*WORK TO COMPLETE*.
Print the lines beginning with the one that contains "# --- the rug" and ending with the one that contains "imported = [obj", exactly, both included, and no other lines.

:::

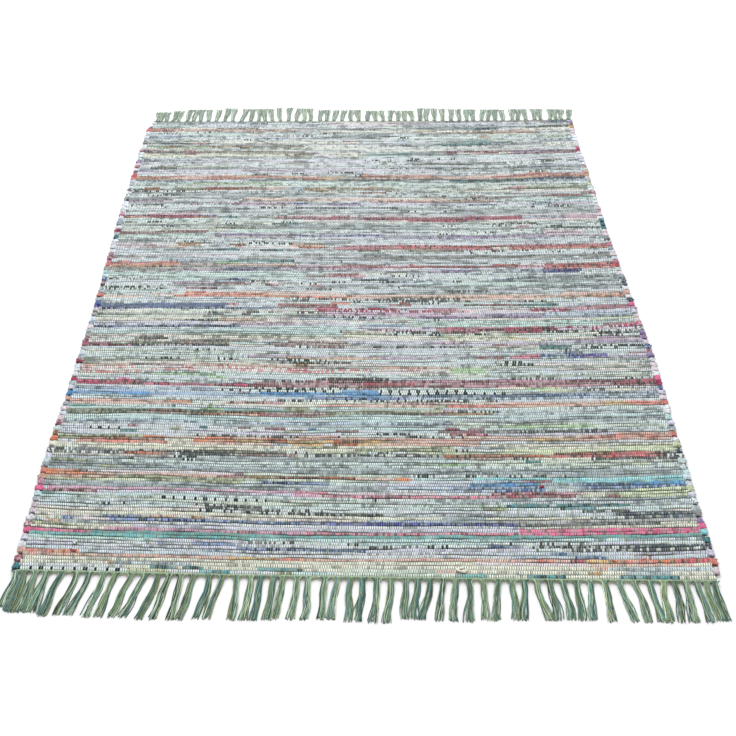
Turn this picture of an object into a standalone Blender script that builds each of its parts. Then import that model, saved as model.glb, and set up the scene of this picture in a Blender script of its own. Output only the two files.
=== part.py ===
"""Rag rug: a flat mat woven from rag strips, with a knotted fringe at each end.

Metres, +Z up, +Y towards the far end. The origin is the middle of the underside.
"""

import math
from collections import namedtuple

import bmesh
import bpy

# --- driving dimensions ----------------------------------------------------------------------

WEAVE_WIDTH = 1.194          # between the outermost warp ends, where the strips turn
WEAVE_LENGTH = 1.800         # from the first strip to the last
REACH_X = 0.614              # from the middle to the widest selvedge loop

PICKS = 220                  # rag strips laid across the warp
CREST = 0.0070               # top of a packed strip
VALLEY = 0.0052              # between two strips
LOOP_CREST = 0.0080          # top of a strip where it turns at the selvedge
LOOP_RIM = 0.0036            # where the turned strip curves down to the floor
LOOP_LEAST = 0.005           # how far the smallest loop stands out of the weave
LOOP_OUTLINE = (0.25, 0.86, 1.0, 0.86)   # shares of a loop's reach, row by row round its turn

PART_GAP = 0.0003            # between the weave and the knotted headings

HEADING_DEPTH = 0.0085       # of the corded heading, along the warp
HEADING_HEIGHT = 0.0060
KNOT_WIDTH = 0.0105
KNOT_RISE = 0.0022           # of a knot over the heading
KNOT_SHRINK = 0.72           # of a knot's top against its foot
TASSEL_GAP = 0.0012          # least space between two tassels

MM = 0.001                   # the charts below are in millimetres


# --- the collection and the materials --------------------------------------------------------

def clear_scene():
    """Remove whatever the file holds."""
    for obj in list(bpy.data.objects):
        bpy.data.objects.remove(obj, do_unlink=True)


def cloth_material(name, colour, roughness):
    """A plain cloth finish."""
    material = bpy.data.materials.new(name)
    material.use_nodes = True
    shader = material.node_tree.nodes["Principled BSDF"]
    shader.inputs["Base Color"].default_value = (*colour, 1.0)
    shader.inputs["Roughness"].default_value = roughness
    shader.inputs["Metallic"].default_value = 0.0
    material.diffuse_color = (*colour, 1.0)
    return material


def add_piece(collection, name, piece_mesh, material):
    """Make one named object from a finished bmesh."""
    bmesh.ops.recalc_face_normals(piece_mesh, faces=piece_mesh.faces[:])
    mesh = bpy.data.meshes.new(name)
    piece_mesh.to_mesh(mesh)
    piece_mesh.free()
    mesh.materials.append(material)
    collection.objects.link(bpy.data.objects.new(name, mesh))


# --- the woven field -------------------------------------------------------------------------

# Grid lines that run along the rug, as shares of half the weave's width.
WARP_LINES = (-1.0, -0.985, -0.40, 0.40, 0.985, 1.0)
LAST_LINE = len(WARP_LINES) - 1

# The strips aren't quite straight: they rise towards the far end at both selvedges.
BOW_CURVE = 0.036            # metres of rise for each square metre off the middle
BOW_TILT = 0.004
BOW_DIP = -0.004
BOW_RAMP = 0.060             # the bow fades out this close to the two ends

ROWS_PER_PICK = 2            # a crest and a valley
ROWS_PER_TURN = len(LOOP_OUTLINE)        # a strip turns back every second pick
ROWS = PICKS * ROWS_PER_PICK


def pick_bow(x, y):
    """How far a strip is pushed along the rug at x."""
    ramp = min(1.0, (WEAVE_LENGTH / 2 - abs(y)) / BOW_RAMP)
    return ramp * (BOW_CURVE * x * x + BOW_TILT * x + BOW_DIP)


def loop_size(side, turn):
    """How far one turn's loop stands out of the weave: an uneven row of loops."""
    wander = 0.5 + 0.5 * math.sin(2.3 * turn + 1.7 * side) * math.cos(0.61 * turn - side)
    most = REACH_X - WEAVE_WIDTH / 2
    return LOOP_LEAST + (most - LOOP_LEAST) * min(1.0, 1.15 * wander)


def selvedge_reach(side, row):
    """The outline's distance out of the weave; the right-hand turns lie between the left ones."""
    shift = 0 if side < 0 else ROWS_PER_TURN // 2
    turn, step = divmod(row + shift, ROWS_PER_TURN)
    near_end = min(1.0, min(row, ROWS - row) / ROWS_PER_TURN)
    return near_end * loop_size(side, turn) * LOOP_OUTLINE[step]


def field_point(line, row):
    """One point of the mat's top."""
    x = WARP_LINES[line] * WEAVE_WIDTH / 2
    y = (row / ROWS - 0.5) * WEAVE_LENGTH
    y += pick_bow(x, y)
    if line in (0, LAST_LINE):
        side = -1 if line == 0 else 1
        return x + side * selvedge_reach(side, row), y, LOOP_RIM
    if row % ROWS_PER_PICK == 0:
        return x, y, VALLEY
    return x, y, LOOP_CREST if line in (1, LAST_LINE - 1) else CREST


def weave_field():
    """One mat: a ribbed top over a flat underside, with looped selvedges."""
    mat = bmesh.new()
    bmesh.ops.create_grid(mat, x_segments=LAST_LINE, y_segments=ROWS, size=0.5)
    for vert in mat.verts:
        line = round((vert.co.x + 0.5) * LAST_LINE)
        row = round((vert.co.y + 0.5) * ROWS)
        vert.co = field_point(line, row)

    lowered = bmesh.ops.extrude_face_region(mat, geom=mat.faces[:])["geom"]
    for item in lowered:
        if isinstance(item, bmesh.types.BMVert):
            item.co.z = 0.0

    # The underside is flat, so it keeps only the edges that cross the rug.
    inner = [edge for edge in mat.edges if is_inner_floor_edge(edge)]
    bmesh.ops.dissolve_edges(mat, edges=inner, use_verts=True)
    return mat


def is_inner_floor_edge(edge):
    """True for an edge of the underside that runs along the rug, away from the outline."""
    corners = [vert.co for face in edge.link_faces for vert in face.verts]
    span = edge.verts[0].co - edge.verts[1].co
    return all(co.z == 0.0 for co in corners) and abs(span.y) > abs(span.x)


# --- the knotted fringes ---------------------------------------------------------------------

# Tassels that lie together: how many, where the first and last are knotted, where their tips
# lie, and how far those tips are from the weave. Places are millimetres from the rug's middle.
Clump = namedtuple("Clump", "tassels root last_root tip last_tip length")

NEAR_CLUMPS = (
    Clump(4, -594, -539, -594, -548, 100),
    Clump(1, -515, -515, -531, -531, 106),
    Clump(2, -489, -468, -506, -488, 103),
    Clump(2, -443, -423, -456, -437, 107),
    Clump(2, -394, -371, -415, -397, 107),
    Clump(2, -348, -329, -369, -346, 110),
    Clump(2, -309, -287, -317, -302, 110),
    Clump(2, -260, -238, -273, -258, 107),
    Clump(1, -213, -213, -216, -216, 108),
    Clump(2, -188, -172, -197, -179, 108),
    Clump(2, -150, -134, -158, -145, 106),
    Clump(2, -110, -91, -118, -96, 105),
    Clump(2, -62, -41, -67, -51, 104),
    Clump(2, -19, 1, -22, -7, 108),
    Clump(2, 26, 49, 17, 40, 110),
    Clump(3, 74, 115, 71, 97, 100),
    Clump(3, 137, 181, 125, 176, 104),
    Clump(2, 205, 230, 202, 220, 100),
    Clump(2, 253, 273, 252, 264, 99),
    Clump(2, 295, 316, 308, 319, 98),
    Clump(3, 338, 384, 342, 378, 97),
    Clump(1, 408, 408, 408, 408, 100),
    Clump(3, 433, 483, 445, 489, 99),
    Clump(2, 506, 524, 501, 520, 99),
    Clump(2, 543, 562, 542, 567, 98),
    Clump(2, 577, 591, 585, 599, 96),
)

FAR_CLUMPS = (
    Clump(3, -594, -567, -594, -567, 78),
    Clump(2, -548, -530, -541, -527, 88),
    Clump(3, -505, -467, -500, -466, 97),
    Clump(1, -443, -443, -445, -445, 97),
    Clump(1, -420, -420, -418, -418, 97),
    Clump(2, -395, -372, -393, -374, 106),
    Clump(2, -347, -320, -338, -319, 101),
    Clump(3, -297, -256, -300, -266, 102),
    Clump(2, -232, -210, -242, -209, 110),
    Clump(3, -186, -147, -181, -150, 104),
    Clump(2, -117, -100, -116, -99, 92),
    Clump(2, -79, -55, -71, -50, 90),
    Clump(2, -28, -7, -27, -9, 93),
    Clump(2, 18, 43, 23, 39, 86),
    Clump(2, 63, 84, 60, 87, 88),
    Clump(3, 108, 147, 106, 146, 86),
    Clump(3, 169, 210, 173, 213, 102),
    Clump(1, 235, 235, 236, 236, 99),
    Clump(2, 259, 282, 263, 284, 96),
    Clump(2, 304, 322, 308, 323, 94),
    Clump(3, 345, 384, 355, 393, 93),
    Clump(1, 407, 407, 409, 409, 90),
    Clump(2, 433, 450, 441, 456, 94),
    Clump(1, 472, 472, 474, 474, 94),
    Clump(2, 498, 515, 501, 519, 96),
    Clump(2, 541, 560, 550, 565, 93),
    Clump(2, 576, 593, 582, 605, 92),
)

# A tassel's cross-sections: the share of its length, its width against the knot's, its height,
# and how much of its lean it has taken.
Section = namedtuple("Section", "along width height lean")
TASSEL_SECTIONS = (
    Section(0.10, 1.05, 0.0052, 0.03),
    Section(0.35, 1.15, 0.0044, 0.27),
    Section(0.65, 1.28, 0.0038, 0.63),
    Section(0.92, 1.40, 0.0032, 0.94),
    Section(1.00, 1.05, 0.0022, 1.00),
)
TOP_SHARE = 0.72             # a lock's top against its flat underside
TRIM_STEPS = (0.0, 0.004, 0.002)   # how much shorter each tassel in turn is cut
STEEP = 0.9                  # a face this square to a direction faces it


def spread(first, last, count, index):
    """The place of one of a row of evenly spaced things."""
    return first if count == 1 else first + (last - first) * index / (count - 1)


def tassel_rows(clumps):
    """Every tassel of a fringe, in order: its root, its tip and its length in metres."""
    rows = []
    for clump in clumps:
        for index in range(clump.tassels):
            root = spread(clump.root, clump.last_root, clump.tassels, index) * MM
            tip = spread(clump.tip, clump.last_tip, clump.tassels, index) * MM
            length = clump.length * MM - TRIM_STEPS[index % len(TRIM_STEPS)]
            rows.append((root, tip, length))
    return rows


def half_width(centres, index, wanted):
    """Half a tassel's width where it lies between its neighbours."""
    sides = [other for other in (index - 1, index + 1) if 0 <= other < len(centres)]
    room = min(abs(centres[other] - centres[index]) for other in sides)
    return min(wanted, room - TASSEL_GAP) / 2


def knot_fringe(clumps, outward):
    """A corded heading with a knot at each tassel's root, and the tassels run out from it."""
    tassels = tassel_rows(clumps)
    roots = [root for root, tip, length in tassels]
    inner_y = outward * (WEAVE_LENGTH / 2 + PART_GAP)
    outer_y = inner_y + outward * HEADING_DEPTH

    # The heading's cross lines: its two ends, and both sides of each knot.
    half_knots = [half_width(roots, index, KNOT_WIDTH) for index in range(len(roots))]
    lines = [-WEAVE_WIDTH / 2 - half_knots[0] - TASSEL_GAP]
    for root, half in zip(roots, half_knots):
        lines += [root - half, root + half]
    lines.append(WEAVE_WIDTH / 2 + half_knots[-1] + TASSEL_GAP)

    heading = bmesh.new()
    bmesh.ops.create_grid(heading, x_segments=len(lines) - 1, y_segments=1, size=0.5)
    for vert in heading.verts:
        line = round((vert.co.x + 0.5) * (len(lines) - 1))
        vert.co = (lines[line], outer_y if vert.co.y > 0.0 else inner_y, 0.0)
    raised = bmesh.ops.extrude_face_region(heading, geom=heading.faces[:])["geom"]
    for item in raised:
        if isinstance(item, bmesh.types.BMVert):
            item.co.z = HEADING_HEIGHT
    bmesh.ops.recalc_face_normals(heading, faces=heading.faces[:])

    for index, root in enumerate(roots):
        top, front = knot_faces(heading, root, outward)
        raise_knot(heading, top)
        run_tassel(heading, front, tassels, index, outer_y, outward)
    return heading


def knot_faces(heading, root, outward):
    """The heading's top and outer faces over one knot."""
    def off_root(face):
        return abs(face.calc_center_median().x - root)

    wall = [face for face in heading.faces if face.normal.y * outward > STEEP]
    roof = [face for face in heading.faces if face.normal.z > STEEP]
    return min(roof, key=off_root), min(wall, key=off_root)


def raise_knot(heading, top):
    """Draw the heading up into one rounded knot."""
    knot = bmesh.ops.extrude_discrete_faces(heading, faces=[top])["faces"][0]
    middle = knot.calc_center_median()
    for vert in knot.verts:
        vert.co = middle + (vert.co - middle) * KNOT_SHRINK
        vert.co.z = HEADING_HEIGHT + KNOT_RISE


def run_tassel(heading, front, tassels, index, outer_y, outward):
    """Extrude one lock from the knot's outer face out along the floor."""
    root, tip, length = tassels[index]
    reach = length - abs(outer_y) + WEAVE_LENGTH / 2
    for section in TASSEL_SECTIONS:
        front = bmesh.ops.extrude_discrete_faces(heading, faces=[front])["faces"][0]
        centres = [first + (last - first) * section.lean for first, last, _ in tassels]
        half = half_width(centres, index, KNOT_WIDTH * section.width)
        middle = front.calc_center_median()
        for vert in front.verts:
            side = 1 if vert.co.x > middle.x else -1
            above = vert.co.z > middle.z
            share = TOP_SHARE if above else 1.0
            vert.co = (
                centres[index] + side * half * share,
                outer_y + outward * reach * section.along,
                section.height if above else 0.0,
            )


# --- the rug ---------------------------------------------------------------------------------

def make_rug():
    """Weave the field and knot a fringe at each end."""
    clear_scene()
    rug = bpy.data.collections.new("rag_rug")
    bpy.context.scene.collection.children.link(rug)
    rags = cloth_material("rag_weft", (0.52, 0.60, 0.57), 0.92)
    cotton = cloth_material("warp_cotton", (0.33, 0.43, 0.36), 0.88)
    add_piece(rug, "woven_field", weave_field(), rags)
    add_piece(rug, "near_fringe", knot_fringe(NEAR_CLUMPS, -1), cotton)
    add_piece(rug, "far_fringe", knot_fringe(FAR_CLUMPS, 1), cotton)


make_rug()
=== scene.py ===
import math
from collections import namedtuple

import bmesh
import bpy
import numpy as np
from mathutils import Matrix, Vector


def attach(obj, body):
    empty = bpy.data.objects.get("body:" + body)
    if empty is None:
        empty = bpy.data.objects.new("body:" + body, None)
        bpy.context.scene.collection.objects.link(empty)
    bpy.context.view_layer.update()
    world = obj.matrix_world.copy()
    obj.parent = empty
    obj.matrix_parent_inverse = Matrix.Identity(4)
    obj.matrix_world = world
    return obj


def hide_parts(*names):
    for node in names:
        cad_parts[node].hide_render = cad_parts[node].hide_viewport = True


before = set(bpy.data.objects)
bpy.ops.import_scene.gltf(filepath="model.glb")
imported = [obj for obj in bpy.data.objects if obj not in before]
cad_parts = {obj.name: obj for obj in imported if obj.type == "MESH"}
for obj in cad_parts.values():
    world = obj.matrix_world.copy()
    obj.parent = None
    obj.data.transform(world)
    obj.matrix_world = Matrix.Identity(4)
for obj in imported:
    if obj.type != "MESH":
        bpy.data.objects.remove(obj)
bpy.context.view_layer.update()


# --- the studio ------------------------------------------------------------------------------
# A seamless white floor under broad soft lamps, as for a plain product picture. The camera
# looks down over the near end, a little from the left, and the lens is shifted sideways.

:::

*IN RESPONSE*.
# --- the rug ---------------------------------------------------------------------------------

def make_rug():
    """Weave the field and knot a fringe at each end."""
    clear_scene()
    rug = bpy.data.collections.new("rag_rug")
    bpy.context.scene.collection.children.link(rug)
    rags = cloth_material("rag_weft", (0.52, 0.60, 0.57), 0.92)
    cotton = cloth_material("warp_cotton", (0.33, 0.43, 0.36), 0.88)
    add_piece(rug, "woven_field", weave_field(), rags)
    add_piece(rug, "near_fringe", knot_fringe(NEAR_CLUMPS, -1), cotton)
    add_piece(rug, "far_fringe", knot_fringe(FAR_CLUMPS, 1), cotton)


make_rug()
=== scene.py ===
import math
from collections import namedtuple

import bmesh
import bpy
import numpy as np
from mathutils import Matrix, Vector


def attach(obj, body):
    empty = bpy.data.objects.get("body:" + body)
    if empty is None:
        empty = bpy.data.objects.new("body:" + body, None)
        bpy.context.scene.collection.objects.link(empty)
    bpy.context.view_layer.update()
    world = obj.matrix_world.copy()
    obj.parent = empty
    obj.matrix_parent_inverse = Matrix.Identity(4)
    obj.matrix_world = world
    return obj


def hide_parts(*names):
    for node in names:
        cad_parts[node].hide_render = cad_parts[node].hide_viewport = True


before = set(bpy.data.objects)
bpy.ops.import_scene.gltf(filepath="model.glb")
imported = [obj for obj in bpy.data.objects if obj not in before]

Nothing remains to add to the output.